The logic of the preceding discussion might suggest that no testimony be received unless in full compliance with the three ideal conditions. No one advocates this position. Common sense tells that much evidence which is not given under the three conditions may be inherently superior to much that is. Moreover, when the choice is between evidence which is less than best and no evidence at all, only clear folly would dictate an across-the-board policy of doing without. The problem thus resolves itself into effecting a sensible accommodation between these considerations and the desirability of giving testimony under the ideal conditions.

The solution evolved by the common law has been a general rule excluding hearsay but subject to numerous exceptions under circumstances supposed to furnish guarantees of trustworthiness. Criticisms of this scheme are that it is bulky and complex, fails to screen good from bad hearsay realistically, and inhibits the growth of the law of evidence.

Since no one advocates excluding all hearsay, three possible solutions may be considered: (1) abolish the rule against hearsay and admit all hearsay; (2) admit hearsay possessing sufficient probative force, but with procedural safeguards; (3) revise the present system of class exceptions.

(1) Abolition of the hearsay rule would be the simplest solution. The effect would not be automatically to abolish the giving of testimony under ideal conditions. If the declarant were available, compliance with the ideal conditions would be optional with either party. Thus the proponent could call the declarant as a witness as a form of presentation more impressive than his hearsay statement. Or the opponent could call the declarant to be cross-examined upon his statement. This is the tenor of Uniform Rule 63(1), admitting the hearsay declaration of a person “who is present at the hearing and available for cross-examination.” Compare the treatment of declarations of available declarants in Rule 801(d)(1) of the instant rules. If the declarant were unavailable, a rule of free admissibility would make no distinctions in terms of degrees of noncompliance with the ideal conditions and would exact no liquid pro quo in the form of assurances of trustworthiness. Rule 503 of the Model Code did exactly that, providing for the admissibility of any hearsay declaration by an unavailable declarant, finding support in the Massachusetts act of 1898, enacted at the instance of Thayer, Mass.Gen.L.1932, c. 233 § 65, and in the English act of 1938, St.1938, c. 28, Evidence. Both are limited to civil cases. The draftsmen of the Uniform Rules chose a less advanced and more conventional position.
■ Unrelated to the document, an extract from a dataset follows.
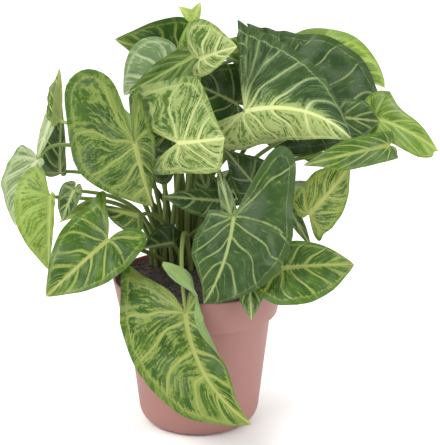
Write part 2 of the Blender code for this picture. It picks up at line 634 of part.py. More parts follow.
def drill(target, name, places, radius, sides, bottom, top):
    """Round holes at the given places, cut by one guide object."""
    points = []
    faces = []
    turn = np.linspace(0, 2 * math.pi, sides, endpoint=False)
    for x, y in places:
        start = len(points)
        for height in (bottom, top):
            points += [(x + radius * math.cos(a), y + radius * math.sin(a), height) for a in turn]
        faces.append([start + k for k in range(sides)][::-1])
        faces.append([start + sides + k for k in range(sides)])
        for k in range(sides):
            n = (k + 1) % sides
            faces.append([start + k, start + n, start + sides + n, start + sides + k])
    cutter = mesh_object(name, points, faces)
    cutter.hide_render = True
    cutter.display_type = "WIRE"
    cut = target.modifiers.new("holes", "BOOLEAN")
    cut.operation = "DIFFERENCE"
    cut.object = cutter
    cut.solver = "EXACT"


def build_pot():
    ledge = COLLAR_BOTTOM_HEIGHT + WALL
    outside = [(0, 0), (FOOT_RADIUS, 0), *foot_curve(0), (BODY_BOTTOM_RADIUS, FOOT_HEIGHT),
               (BODY_TOP_RADIUS, COLLAR_BOTTOM_HEIGHT), (COLLAR_BOTTOM_RADIUS, COLLAR_BOTTOM_HEIGHT),
               (RIM_RADIUS, RIM_HEIGHT - 1), (RIM_RADIUS - 0.4, RIM_HEIGHT)]
    inside = [(RIM_RADIUS - RIM_LIP, RIM_HEIGHT), (inner_radius(ledge), ledge),
              (BODY_TOP_RADIUS - WALL, ledge), (BODY_BOTTOM_RADIUS - WALL, FOOT_HEIGHT + 0.5),
              *foot_curve(WALL)[::-1], (FOOT_RADIUS - WALL, WALL), (0, WALL)]
    pot = turned("pot", outside + inside, POT_SIDES)
    angles = [2 * math.pi * k / DRAIN_HOLES for k in range(DRAIN_HOLES)]
    drains = [(DRAIN_RING * math.cos(a), DRAIN_RING * math.sin(a)) for a in angles]
    drill(pot, "drain_cutter", drains, DRAIN_RADIUS, 8, -5.0, 5.0)
    finish(pot, "pot")
    return pot


def build_soil(feet):
    """Fills the pot to its rim, one gap clear of the wall, with a hole for each petiole."""
    ledge = COLLAR_BOTTOM_HEIGHT + WALL
    foot = [(r - GAP, z + GAP) for r, z in foot_curve(WALL)]
    edge = inner_radius(SOIL_LEVEL) - GAP
    side = [(0, WALL + GAP), (FOOT_RADIUS - WALL - GAP, WALL + GAP), *foot,
            (BODY_BOTTOM_RADIUS - WALL - GAP, FOOT_HEIGHT + 0.5 + GAP),
            (BODY_TOP_RADIUS - WALL - GAP, ledge + GAP), (inner_radius(ledge) - GAP, ledge + GAP),
            (edge, SOIL_LEVEL)]
    top = [(edge * part, SOIL_LEVEL) for part in (0.85, 0.65, 0.45, 0.22)] + [(0, SOIL_LEVEL)]
    soil = turned("soil", side + top, POT_SIDES)
    for vertex in soil.data.vertices:
        x, y, z = np.array(vertex.co) / MM
        if z > SOIL_LEVEL - 0.01 and math.hypot(x, y) < edge - 1:
            vertex.co.z = soil_height(x, y) * MM
    drill(soil, "stem_hole_cutter", feet, FOOT_THICKNESS + GAP * 1.2, PETIOLE_SIDES, HOLE_FLOOR, 120.0)
    finish(soil, "soil")
    return soil


for leftover in list(bpy.data.objects):
    bpy.data.objects.remove(leftover)

FEET = foot_places()
BLADES = {leaf.name: Blade(leaf) for leaf in LEAVES}
PETIOLES = route_petioles(BLADES, FEET)
build_pot()
build_soil(list(FEET.values()))
for plant_leaf in LEAVES:
    if plant_leaf.part_of is None:
        build_leaf(plant_leaf, BLADES, PETIOLES[plant_leaf.name])
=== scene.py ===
"""Looks of the potted syngonium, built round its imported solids.

The plant is put together as it grew: the nursery pot, the soil in it, then every leaf, each an arrow
shaped blade on its own petiole. Sizes are in millimetres until they reach a mesh, in the solids' frame:
origin at the centre of the pot's foot, +Z up, front towards -Y.
"""
import itertools
import math
from dataclasses import dataclass, fields, replace

import bpy
import numpy as np
from mathutils.bvhtree import BVHTree
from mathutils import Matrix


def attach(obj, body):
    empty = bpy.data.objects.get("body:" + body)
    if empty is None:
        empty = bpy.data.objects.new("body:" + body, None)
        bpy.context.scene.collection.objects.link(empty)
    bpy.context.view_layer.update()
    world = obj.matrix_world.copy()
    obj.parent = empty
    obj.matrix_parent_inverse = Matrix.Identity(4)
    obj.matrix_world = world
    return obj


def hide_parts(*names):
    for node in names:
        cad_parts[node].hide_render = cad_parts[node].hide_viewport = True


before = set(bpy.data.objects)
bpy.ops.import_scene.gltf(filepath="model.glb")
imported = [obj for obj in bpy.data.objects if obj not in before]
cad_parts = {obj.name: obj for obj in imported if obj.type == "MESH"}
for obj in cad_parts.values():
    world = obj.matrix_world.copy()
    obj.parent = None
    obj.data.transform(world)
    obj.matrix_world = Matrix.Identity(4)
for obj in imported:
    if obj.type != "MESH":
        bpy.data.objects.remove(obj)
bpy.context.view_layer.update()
MM = 0.001

# Camera: the photograph's angle, found from the ellipses of the pot's rim and foot.
CAMERA_AT = (0.015, -1.340, 0.571)
CAMERA_TILT_DOWN = 17.6
CAMERA_LENS = 163.8
SENSOR_WIDTH = 36.0


def new_object(name, data):
    """An object made of the data and linked into the scene."""
    made = bpy.data.objects.new(name, data)
    bpy.context.scene.collection.objects.link(made)
    return made


camera = new_object("camera", bpy.data.cameras.new("camera"))
camera.data.lens = CAMERA_LENS
camera.data.sensor_width = SENSOR_WIDTH
camera.location = CAMERA_AT
camera.rotation_euler = (math.radians(90 - CAMERA_TILT_DOWN), 0, 0)
bpy.context.scene.camera = camera
bpy.context.scene.view_settings.view_transform = "Standard"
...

Comment, Uniform Rule 63. The present Advisory Committee has been unconvinced of the wisdom of abandoning the traditional requirement of some particular assurance of credibility as a condition precedent to admitting the hearsay declaration of an unavailable declarant.

In criminal cases, the Sixth Amendment requirement of confrontation would no doubt move into a large part of the area presently occupied by the hearsay rule in the event of the abolition of the latter. The resultant split between civil and criminal evidence is regarded as an undesirable development.

(2) Abandonment of the system of class exceptions in favor of individual treatment in the setting of the particular case, accompanied by procedural safeguards, has been impressively advocated. Weinstein, The Probative Force of Hearsay, 46 Iowa L.Rev. 331 (1961). Admissibility would be determined by weighing the probative force of the evidence against the possibility of prejudice, waste of time, and the availability of more satisfactory evidence. The bases of the traditional hearsay exceptions would be helpful in assessing probative force. Ladd, The Relationship of the Principles of Exclusionary Rules of Evidence to the Problem of Proof, 18 Minn.L.Rev. 506 (1934). Procedural safeguards would consist of notice of intention to use hearsay, free comment by the judge on the weight of the evidence, and a greater measure of authority in both trial and appellate judges to deal with evidence on the basis of weight. The Advisory Committee has rejected this approach to hearsay as involving too great a measure of judicial discretion, minimizing the predictability of rulings, enhancing the difficulties of preparation for trial, adding a further element to the already over-complicated congeries of pre-trial procedures, and requiring substantially different rules for civil and criminal cases. The only way in which the probative force of hearsay differs from the probative force of other testimony is in the absence of oath, demeanor, and cross-examination as aids in determining credibility. For a judge to exclude evidence because he does not believe it has been described as “altogether atypical, extraordinary. * * *” Chadbourn, Bentham and the Hearsay Rule—A Benthamic View of Rule 63(4)(c) of the Uniform Rules of Evidence, 75 Harv.L.Rev. 932, 947 (1962).

(3) The approach to hearsay in these rules is that of the common law, i.e., a general rule excluding hearsay, with exceptions under which evidence is not required to be excluded even though hearsay. The traditional hearsay exceptions are drawn upon for the exceptions, collected under two rules, one dealing with situations where availability of the declarant is regarded as immaterial and the other with those where unavailability is made a condition to the admission of the hearsay statement. Each of the two rules concludes with a provision for hearsay statements not within one of the specified exceptions “but having comparable circumstantial guarantees of trustworthiness.” Rules 803(24) and 804(b)(6). This plan is submitted as calculated to encourage growth and development in this area of the law, while conserving the values and experience of the past as a guide to the future.